§ **Problem description**: A precise retyping is required of every line from the one containing "x %7.1f %7.1f" down to the one containing "for body, members", both included, and of no other line.

* begin Given material *

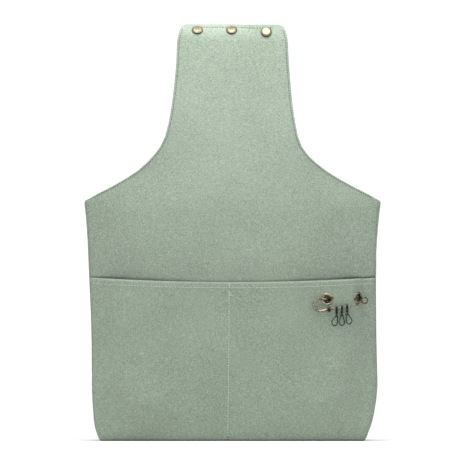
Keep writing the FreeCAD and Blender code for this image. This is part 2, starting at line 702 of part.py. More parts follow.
# The arm leaves its turn of the coil on the tangent that reaches the clasp.
arm_tip = Vector(size("sizes.arm_tip_x"), plane, size("sizes.arm_tip_height"))
reach = arm_tip - Vector(coil.x, plane, coil.z)
leave = math.degrees(math.atan2(reach.z, reach.x)) + 360
leave += math.degrees(math.acos(coil_round / reach.Length))
arm_start = Vector(*on_coil(leave, plane))
turn_start = leave + 285
arm_path = Part.Wire([
    Part.Arc(Vector(*on_coil(turn_start, plane)),
             Vector(*on_coil((turn_start + leave) / 2, plane)), arm_start).toShape(),
    Part.LineSegment(arm_start, arm_tip).toShape(),
])
swept("pin_arm", arm_path, size("sizes.arm_wire"))

arm_way = (arm_tip - arm_start).normalize()


def on_arm(across):
    return arm_start + arm_way * ((across - arm_start.x) / arm_way.x)


bead_at = on_arm(size("sizes.bead_x"))
ball = doc.addObject("Part::Sphere", "bead_ball")
ball.setExpression("Radius", "sizes.bead_radius")
bore = doc.addObject("Part::Cylinder", "bead_bore")
bore.setExpression("Radius", "sizes.arm_wire + 0.02")
bore.Height = 8
bore.Placement = Placement(Vector(0, 0, -4), Rotation())
bead = doc.addObject("Part::Cut", "pin_bead")
bead.Base = ball
bead.Tool = bore
bead.Label = "pin_bead"
bead.Placement = Placement(bead_at, Rotation(Vector(0, 0, 1), arm_way))

# Clasp: a crimped barrel on the hook's end, slotted underneath to take the arm's tip.
barrel = doc.addObject("Part::Cylinder", "clasp_barrel")
barrel.setExpression("Radius", "sizes.clasp_radius")
barrel.setExpression("Height", "sizes.clasp_length")
grip = doc.addObject("Part::Cylinder", "clasp_grip")
grip.setExpression("Radius", "sizes.hook_wire + 0.05")
grip.setExpression("Height", "sizes.clasp_grip + 0.5")
grip.Placement = Placement(Vector(0, 0, -0.5), Rotation())
slot = doc.addObject("Part::Box", "clasp_slot")
slot.setExpression("Length", "sizes.clasp_slot")
slot.setExpression("Width", "2 * sizes.clasp_radius + 1")
slot.setExpression("Height", "sizes.clasp_length")
inset = size("sizes.clasp_slot / 2")
slot.Placement = Placement(Vector(-inset, -inset, size("sizes.clasp_grip")), Rotation())
tools = doc.addObject("Part::MultiFuse", "clasp_tools")
tools.Shapes = [grip, slot]
clasp = doc.addObject("Part::Cut", "pin_clasp")
clasp.Base = barrel
clasp.Tool = tools
clasp.Label = "pin_clasp"
doc.recompute()
toward = (hook_end - hook_low).normalize()
clasp_from = hook_end - toward * (size("sizes.clasp_grip") - 0.1)
below = toward.cross(Vector(0, 1, 0)).normalize()
below = below if below.z < 0 else below * -1
clasp.Placement = Placement(clasp_from, Rotation(below.cross(toward), below, toward, "ZXY"))


# ---------------------------------------------------------------- markers
def make_marker(number):
    """Lobster clip over the arm: claw, lever on its rivet and a pear-shaped loop below."""
    across = size("sizes.marker_first_x") + (number - 1) * size("sizes.marker_pitch")
    spot = on_arm(across)
    label = "marker_%d_claw" % number
    body = new_body(label)
    sketch = new_sketch(body, "claw_%d_side" % number, "YZ_Plane")
    outline(sketch, [
        ("sizes.claw_outer", "sizes.claw_outer - sizes.claw_drop", "sizes.claw_outer - 0.2"),
        ("-sizes.claw_outer", "sizes.claw_outer - sizes.claw_drop", "sizes.claw_outer - 0.2"),
        ("-sizes.claw_outer", "-0.9"),
        ("-sizes.claw_inner", "-0.9"),
        ("-sizes.claw_inner", "sizes.claw_inner - sizes.claw_drop", "sizes.claw_inner - 0.1"),
        ("sizes.claw_inner", "sizes.claw_inner - sizes.claw_drop", "sizes.claw_inner - 0.1"),
        ("sizes.claw_inner", "-sizes.claw_body_top", "0.5"),
        ("-sizes.cheek_front", "-sizes.claw_body_top"),
        ("-sizes.cheek_front", "-sizes.claw_body_end + 1.1"),
        ("-1.2", "-sizes.claw_body_end", "0.5"),
        ("1.2", "-sizes.claw_body_end", "0.5"),
        ("sizes.claw_outer", "-sizes.claw_body_end + 1.8", "1"),
    ])
    pad(body, sketch, "claw_%d" % number, "sizes.claw_width", both_ways=True)
    eye_ring = doc.addObject("Part::Torus", "claw_%d_eye" % number)
    eye_ring.setExpression("Radius1", "sizes.eye_round")
    eye_ring.setExpression("Radius2", "sizes.eye_wire")
    eye_ring.Placement = Placement(Vector(0, 0, -size("sizes.eye_drop")),
                                   Rotation(Vector(0, 1, 0), 90))
    body.Label = label + "_plate"
    blank = doc.addObject("Part::Fuse", label + "_blank")
    blank.Base = body
    blank.Tool = eye_ring
    # The lever lies in a slot between two cheeks and turns on a rivet through them.
    width = size("sizes.lever_width + 2 * sizes.lever_play")
    slot = doc.addObject("Part::Box", "claw_%d_slot" % number)
    slot.setExpression("Length", "sizes.lever_width + 2 * sizes.lever_play")
    slot.setExpression("Width", "sizes.slot_reach")
    slot.setExpression("Height", "sizes.slot_rise")
    corner = Vector(-width / 2, -size("sizes.slot_front"), -size("sizes.slot_low"))
    slot.Placement = Placement(corner, Rotation())
    pivot = Vector(0, -size("sizes.pivot_out"), -size("sizes.pivot_drop"))
    half = size("sizes.claw_width / 2 + sizes.rivet_head")
    hole = doc.addObject("Part::Cylinder", "claw_%d_rivet_hole" % number)
    hole.setExpression("Radius", "sizes.rivet_radius + 0.02")
    hole.setExpression("Height", "sizes.claw_width + 2 * sizes.rivet_head")
    hole.Placement = Placement(pivot - Vector(half, 0, 0), Rotation(Vector(0, 1, 0), 90))
    tools = doc.addObject("Part::MultiFuse", "claw_%d_tools" % number)
    tools.Shapes = [slot, hole]
    whole = doc.addObject("Part::Cut", label)
    whole.Base = blank
    whole.Tool = tools
    whole.Label = label
    whole.Placement = Placement(spot, Rotation())

    rivet = doc.addObject("Part::Cylinder", "marker_%d_rivet" % number)
    rivet.setExpression("Radius", "sizes.rivet_radius")
    rivet.setExpression("Height", "sizes.claw_width + 2 * sizes.rivet_head")
    rivet.Label = "marker_%d_rivet" % number
    rivet.Placement = Placement(spot + pivot - Vector(half, 0, 0), Rotation(Vector(0, 1, 0), 90))

    lever = new_body("marker_%d_lever" % number)
    sketch = new_sketch(lever, "lever_%d_side" % number, "YZ_Plane")
    outline(sketch, [
        ("-sizes.claw_outer + 0.1", "-1.2"),
        ("-sizes.claw_outer + 0.1", "-3.2"),
        ("-3.1", "-4.6", "0.3"),
        ("-2.2", "-5.3", "0.3"),
        ("-0.8", "-5.3", "0.3"),
        ("-0.8", "-4.2"),
        ("-sizes.claw_inner", "-3.6"),
        ("-sizes.claw_inner", "-1.2"),
    ])
    pad(lever, sketch, "lever_%d" % number, "sizes.lever_width", both_ways=True)
    bore = new_sketch(lever, "lever_%d_bore_spot" % number, "YZ_Plane")
    circle(bore, "-sizes.pivot_out", "-sizes.pivot_drop", "sizes.rivet_radius + 0.05")
    cut_through(lever, bore, "lever_%d_bore" % number)
    lever.Placement = Placement(spot, Rotation())

    neck = size("sizes.loop_neck")
    big = size("sizes.loop_round")
    top_z = -size("sizes.loop_neck_drop")
    low_z = -size("sizes.loop_drop")
    lift = math.asin((big - neck) / (top_z - low_z))
    side = Vector(math.cos(lift), 0, math.sin(lift))
    mirror = Vector(-side.x, 0, side.z)
    top = Vector(0, 0, top_z)
    low = Vector(0, 0, low_z)
    path = Part.Wire([
        Part.Arc(low + side * big, low - Vector(0, 0, big), low + mirror * big).toShape(),
        Part.LineSegment(low + mirror * big, top + mirror * neck).toShape(),
        Part.Arc(top + mirror * neck, top + Vector(0, 0, neck), top + side * neck).toShape(),
        Part.LineSegment(top + side * neck, low + side * big).toShape(),
    ])
    loop = swept("marker_%d_loop" % number, path, size("sizes.loop_wire"), closed=True)
    # The middle loop pushes the outer ones apart; their outer sides come forward.
    fan = Placement(Vector(), Rotation(Vector(0, -1, 0), (number - 2) * size("sizes.loop_fan")), top)
    turn = size("sizes.loop_turn") * (-1 if number == 3 else 1)
    loop.Placement = Placement(spot, Rotation(Vector(0, 0, 1), turn)).multiply(fan)


for marker_number in (1, 2, 3):
    make_marker(marker_number)

doc.recompute()

# ---------------------------------------------------------------- check and write
NODES = [
    "front_panel", "back_panel", "front_facing", "back_facing", "front_tab",
    "front_tab_facing", "back_tab", "back_tab_facing", "gusset_right", "gusset_left",
    "base_panel", "front_pocket", "eyelet_left", "eyelet_left_washer", "eyelet_right",
    "eyelet_right_washer", "pin_hook", "pin_wire", "pin_arm", "pin_bead", "pin_clasp",
]
NODES += ["snap_%s_%s" % (n, p) for n in ("left", "middle", "right")
          for p in ("cap", "socket", "stud", "post")]
NODES += ["marker_%d_%s" % (n, p) for n in (1, 2, 3) for p in ("claw", "lever", "rivet", "loop")]

for thing in doc.Objects:
    if "Invalid" in thing.State or "Error" in thing.State:
        raise RuntimeError("object did not rebuild: " + thing.Name)
os.makedirs("parts", exist_ok=True)
for node in NODES:
    found = doc.getObjectsByLabel(node)
    if len(found) != 1:
        raise RuntimeError("label is not unique: " + node)
    shape = found[0].Shape
    if shape.isNull() or not shape.isValid() or len(shape.Solids) != 1:
        raise RuntimeError("bad shape: %s (%d solids)" % (node, len(shape.Solids)))
    shape.exportStep("parts/%s.step" % node)
    box = shape.BoundBox
    print("%-22s volume %9.1f  x %7.1f %7.1f  y %6.1f %6.1f  z %6.1f %6.1f"
          % (node, shape.Volume, box.XMin, box.XMax, box.YMin, box.YMax, box.ZMin, box.ZMax))
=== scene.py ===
# Standing canvas tool bag: cloth, stitching, metal and studio.  Metres, frame axes as the CAD part.
import bpy
import json
import math
import numpy as np
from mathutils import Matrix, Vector, noise

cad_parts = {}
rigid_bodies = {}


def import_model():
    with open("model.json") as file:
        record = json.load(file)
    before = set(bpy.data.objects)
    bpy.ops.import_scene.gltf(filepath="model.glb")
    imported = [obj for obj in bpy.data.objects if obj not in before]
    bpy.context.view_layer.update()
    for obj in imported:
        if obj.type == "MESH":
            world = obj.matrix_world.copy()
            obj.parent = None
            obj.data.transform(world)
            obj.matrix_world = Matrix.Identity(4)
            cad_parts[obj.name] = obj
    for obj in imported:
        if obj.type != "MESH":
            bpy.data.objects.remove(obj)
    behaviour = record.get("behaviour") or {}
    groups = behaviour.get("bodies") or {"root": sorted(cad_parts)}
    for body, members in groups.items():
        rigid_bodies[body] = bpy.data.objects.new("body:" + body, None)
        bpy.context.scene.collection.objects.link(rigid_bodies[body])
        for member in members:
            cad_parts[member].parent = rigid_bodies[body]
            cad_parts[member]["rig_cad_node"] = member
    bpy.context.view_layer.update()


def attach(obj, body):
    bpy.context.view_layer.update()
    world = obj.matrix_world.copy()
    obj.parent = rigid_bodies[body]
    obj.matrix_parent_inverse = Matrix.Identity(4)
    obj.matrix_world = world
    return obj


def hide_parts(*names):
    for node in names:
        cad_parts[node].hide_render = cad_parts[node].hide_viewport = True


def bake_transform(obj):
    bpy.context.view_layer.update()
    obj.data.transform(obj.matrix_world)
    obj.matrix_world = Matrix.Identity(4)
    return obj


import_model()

MM = 0.001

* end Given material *

§ **Exercise solution**:
    print("%-22s volume %9.1f  x %7.1f %7.1f  y %6.1f %6.1f  z %6.1f %6.1f"
          % (node, shape.Volume, box.XMin, box.XMax, box.YMin, box.YMax, box.ZMin, box.ZMax))
=== scene.py ===
# Standing canvas tool bag: cloth, stitching, metal and studio.  Metres, frame axes as the CAD part.
import bpy
import json
import math
import numpy as np
from mathutils import Matrix, Vector, noise

cad_parts = {}
rigid_bodies = {}


def import_model():
    with open("model.json") as file:
        record = json.load(file)
    before = set(bpy.data.objects)
    bpy.ops.import_scene.gltf(filepath="model.glb")
    imported = [obj for obj in bpy.data.objects if obj not in before]
    bpy.context.view_layer.update()
    for obj in imported:
        if obj.type == "MESH":
            world = obj.matrix_world.copy()
            obj.parent = None
            obj.data.transform(world)
            obj.matrix_world = Matrix.Identity(4)
            cad_parts[obj.name] = obj
    for obj in imported:
        if obj.type != "MESH":
            bpy.data.objects.remove(obj)
    behaviour = record.get("behaviour") or {}
    groups = behaviour.get("bodies") or {"root": sorted(cad_parts)}
    for body, members in groups.items():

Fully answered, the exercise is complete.